Dans les hôpitaux locaux de l'échantillon Presst, les aides-soignantes représentent 46,7 % des répondants contre 29,2 % dans l'ensemble des établissements. Leurs plaintes les plus fréquentes concernent le travail physique. Manutentionner des malades dépendants, faire des changes ou des toilettes à la chaîne, favorise un vécu douloureux avec peu d'espoir d'améliorations. « Le plus pénible, je pense que c'est le poids des résidents que nous devons porter, mais aussi la rapidité avec laquelle nous devons effectuer nos tâches par rapport au manque de personnel, souligne une aide-soignante. Le travail est plus ou moins bien fait. »

La crainte d'un retentissement grave sur la santé est souvent évoquée.

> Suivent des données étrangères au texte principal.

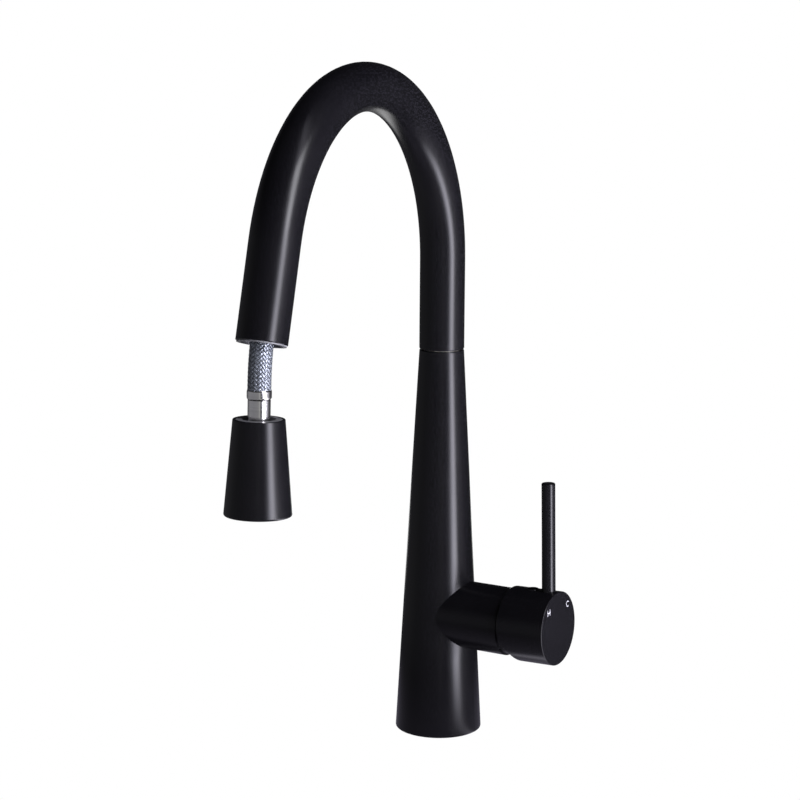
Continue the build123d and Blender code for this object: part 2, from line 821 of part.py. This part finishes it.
def hose_tube(outer, inner):
    """Tube along the hose: up the column, over the arch, and out to the spray head."""
    with BuildPart() as tube:
        with BuildLine(spout_plane):
            Line((0, hose_bottom), (0, arch_start))
            CenterArc((arch_radius, arch_start), arch_radius, 180, -arch_angle)
            Line(arch_end, bend_start)
            CenterArc(bend_centre, bend_radius, 90 - arch_angle + 90, -hang_swing)
            Line(bend_end, collar_top)
        with BuildSketch(Plane.XY.offset(hose_bottom)):
            Circle(outer)
            Circle(inner, mode=Mode.SUBTRACT)
        sweep()
    return tube


# The bend keeps turning the same way as the arch.
bend_centre = (
    bend_start[0] + bend_radius * outlet_direction[1],
    bend_start[1] - bend_radius * outlet_direction[0],
)
hose_liner = hose_tube(hose_liner_radius, hose_bore_radius)
keep(hose_liner, "hose_liner")
hose_braid = hose_tube(hose_radius, hose_liner_radius)
keep(hose_braid, "hose_braid")

hose_run = hose_tail_depth + arch_start + radians(arch_angle) * arch_radius
hose_run += outlet_run - hypot(outlet[0] - bend_start[0], outlet[1] - bend_start[1])
hose_run += radians(hang_swing) * bend_radius
hose_run += hypot(collar_top[0] - bend_end[0], collar_top[1] - bend_end[1])
print("hose bend radius", round(bend_radius, 1), "length", round(hose_run, 1))
print("the head swings about", dock_pole, "and pulls out by", pull_travel)

with BuildPart() as hose_tail:
    with BuildSketch(Plane.XY.offset(hose_bottom - tail_length)):
        Circle(hose_radius + 0.6)
    extrude(amount=tail_length)
    with BuildSketch(Plane.XY.offset(hose_bottom - tail_length)):
        Circle(hose_bore_radius)
    extrude(amount=tail_length, mode=Mode.SUBTRACT)
    with BuildSketch(Plane.XY.offset(hose_bottom - tail_length)):
        RegularPolygon(hose_radius + 1.5, 6, major_radius=False)
        Circle(hose_bore_radius, mode=Mode.SUBTRACT)
    extrude(amount=tail_length / 3)
keep(hose_tail, "hose_tail")

collar_plane = in_spout(collar_top, hang_direction)

with BuildPart() as hose_ferrule:
    with BuildSketch(collar_plane):
        Circle(collar_radius)
    extrude(amount=collar_length)
    fillet(hose_ferrule.edges(), collar_length / 4)
    with BuildSketch(collar_plane.offset(collar_length)):
        Circle(sleeve_radius)
    extrude(amount=sleeve_length - collar_length)
    with BuildSketch(collar_plane):
        Circle(hose_bore_radius)
    extrude(amount=sleeve_length, mode=Mode.SUBTRACT)
keep(hose_ferrule, "hose_ferrule")

# ---------------------------------------------------------------- spray head
head_plane = in_spout(head_top, hang_direction)
socket_radius = sleeve_radius + 0.05
ferrule_in_head = sleeve_length - collar_above_head
neck_piece = head_length - aerator_length - spray_face_recess

with BuildPart() as head_shell:
    with BuildSketch(head_plane):
        Circle(head_top_radius)
    with BuildSketch(head_plane.offset(head_length)):
        Circle(head_foot_radius)
    loft(ruled=True)
    fillet(head_shell.edges().sort_by(Axis.Z)[-1], head_top_edge)
    fillet(head_shell.edges().sort_by(Axis.Z)[0], head_foot_edge)
    with BuildSketch(head_plane):
        Circle(insert_radius + seat_gap)
    with BuildSketch(head_plane.offset(neck_piece)):
        Circle(aerator_radius + seat_gap)
    loft(ruled=True, mode=Mode.SUBTRACT)
    with BuildSketch(head_plane.offset(neck_piece)):
        Circle(aerator_radius + seat_gap)
    extrude(amount=aerator_length + spray_face_recess, mode=Mode.SUBTRACT)
keep(head_shell, "head_shell")

with BuildPart() as head_insert:
    with BuildSketch(head_plane):
        Circle(insert_radius)
    extrude(amount=insert_length)
    fillet(head_insert.edges().sort_by(Axis.Z)[-1], 0.8)
    with BuildSketch(head_plane):
        Circle(insert_bore_radius)
    extrude(amount=insert_length, mode=Mode.SUBTRACT)
keep(head_insert, "head_insert")

with BuildPart() as head_core:
    with BuildSketch(head_plane):
        Circle(insert_radius)
    with BuildSketch(head_plane.offset(neck_piece)):
        Circle(aerator_radius)
    loft(ruled=True)
    with BuildSketch(head_plane):
        Circle(insert_radius + seat_gap)
    extrude(amount=insert_length, mode=Mode.SUBTRACT)
    with BuildSketch(head_plane.offset(insert_length)):
        Circle(insert_bore_radius)
    extrude(amount=recess_depth - insert_length, mode=Mode.SUBTRACT)
    with BuildSketch(head_plane.offset(recess_depth)):
        Circle(socket_radius)
    extrude(amount=ferrule_in_head - recess_depth, mode=Mode.SUBTRACT)
    with BuildSketch(head_plane.offset(ferrule_in_head)):
        Circle(hose_bore_radius)
    extrude(amount=neck_piece - ferrule_in_head, mode=Mode.SUBTRACT)
keep(head_core, "head_core")

with BuildPart() as aerator_housing:
    with BuildSketch(head_plane.offset(neck_piece)):
        Circle(aerator_radius)
    extrude(amount=aerator_length)
    with BuildSketch(head_plane.offset(neck_piece + 2.0)):
        Circle(aerator_radius - 1.6)
    extrude(amount=aerator_length, mode=Mode.SUBTRACT)
    with BuildSketch(head_plane.offset(neck_piece)):
        Circle(hose_bore_radius)
    extrude(amount=aerator_length, mode=Mode.SUBTRACT)
keep(aerator_housing, "aerator_housing")

with BuildPart() as flow_straightener:
    with BuildSketch(head_plane.offset(neck_piece + 2.0)):
        Circle(aerator_radius - 1.6 - seat_gap)
        with PolarLocations(4.5, 8):
            Circle(1.1, mode=Mode.SUBTRACT)
        with PolarLocations(8.5, 16):
            Circle(1.1, mode=Mode.SUBTRACT)
    extrude(amount=3.0)
keep(flow_straightener, "flow_straightener")

with BuildPart() as spray_face:
    with BuildSketch(head_plane.offset(neck_piece + aerator_length - 3.0)):
        Circle(aerator_radius - 1.6 - seat_gap)
        with PolarLocations(10.0, nozzle_count):
            Circle(nozzle_radius, mode=Mode.SUBTRACT)
        with PolarLocations(6.5, nozzle_count // 2):
            Circle(nozzle_radius, mode=Mode.SUBTRACT)
        Circle(2 * nozzle_radius, mode=Mode.SUBTRACT)
    extrude(amount=3.0)
keep(spray_face, "spray_face")
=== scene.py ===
# Looks of the pull-down kitchen faucet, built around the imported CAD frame. Metres, +Z up.
import json
import math

import bpy
from mathutils import Matrix, Vector


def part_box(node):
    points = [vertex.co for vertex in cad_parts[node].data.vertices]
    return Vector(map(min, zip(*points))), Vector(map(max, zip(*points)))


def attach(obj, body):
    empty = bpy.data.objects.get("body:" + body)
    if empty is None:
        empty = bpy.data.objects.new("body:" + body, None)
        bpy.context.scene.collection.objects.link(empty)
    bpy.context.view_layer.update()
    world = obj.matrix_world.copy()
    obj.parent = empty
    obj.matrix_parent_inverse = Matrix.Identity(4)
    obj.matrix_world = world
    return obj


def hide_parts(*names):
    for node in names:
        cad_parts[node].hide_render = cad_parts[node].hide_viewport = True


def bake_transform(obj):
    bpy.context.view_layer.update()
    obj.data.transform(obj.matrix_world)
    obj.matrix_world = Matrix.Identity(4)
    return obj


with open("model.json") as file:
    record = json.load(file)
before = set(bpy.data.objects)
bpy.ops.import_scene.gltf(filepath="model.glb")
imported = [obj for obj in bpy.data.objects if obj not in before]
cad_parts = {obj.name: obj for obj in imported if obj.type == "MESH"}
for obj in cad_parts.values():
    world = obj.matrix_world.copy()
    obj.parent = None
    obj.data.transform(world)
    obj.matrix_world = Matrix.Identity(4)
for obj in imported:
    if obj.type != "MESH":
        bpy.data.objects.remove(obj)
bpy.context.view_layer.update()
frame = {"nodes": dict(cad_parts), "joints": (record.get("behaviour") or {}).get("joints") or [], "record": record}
nodes = frame["nodes"]
joints = {j["name"]: j for j in frame["joints"]}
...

Dans beaucoup de réponses, la fonction d'aide-soignante en hôpital local est décrite comme physiquement usante, pouvant déboucher sur un arrêt anticipé d'activité : « 54 ans, demain la retraite (j'espère) mais il y a dix ans je ne pensais pas arriver à la retraite : sciatiques et lombalgies depuis l'âge de 20 ans et 20 ans de long séjour », confie une aide-soignante.

Les contraintes physiques sont d'autant plus mal vécues que, globalement, les AS ont le sentiment de ne pas être véritablement reconnues comme soignantes, sauf quand le personnel plus qualifié manque.

référence

POUR EN SAVOIR PLUS

> Un personnel invisible : les aides-soignantes à l'hôpital, Anne-Marie Arborio, Paris, Anthropos, collection « Sociologiques », 2003.

> Bien mourir, sociologie des soins palliatifs, Michel Castra, PUF, collection « Le lien social », 2003.

> Stress et souffrance des soignants à l'hôpital, Madeleine Estryn-Béhar, Estem, 1997.

> Le temps de la fatigue, la gestion du mal-être au travail, Marc Loriol, Anthropos, collection « Sociologiques », 2000.

> Le Salarié de la précarité, Serge Paugam, PUF, collection « Le lien social », 2000.

> « Rationaliser le système de soin : efficience et équité », dans Quelle médecine voulons-nous ?, Gérard de Pouvourville (sous la direction de Martine Bungener), La Dispute, 2002.

> Une éthnologue à l'hôpital, l'ambiguïté du quotidien infirmier, Anne Vega, éditions des archives contemporaines, 2000.

Toujours plus !

Les soignants des hôpitaux locaux sont deux fois plus nombreux que la moyenne de l'échantillon à laver, habiller et nourrir les patients plus de dix fois par jour. Ils sont également 59,6 % à prendre en charge plus de 15 patients contre 46,1 % en moyenne.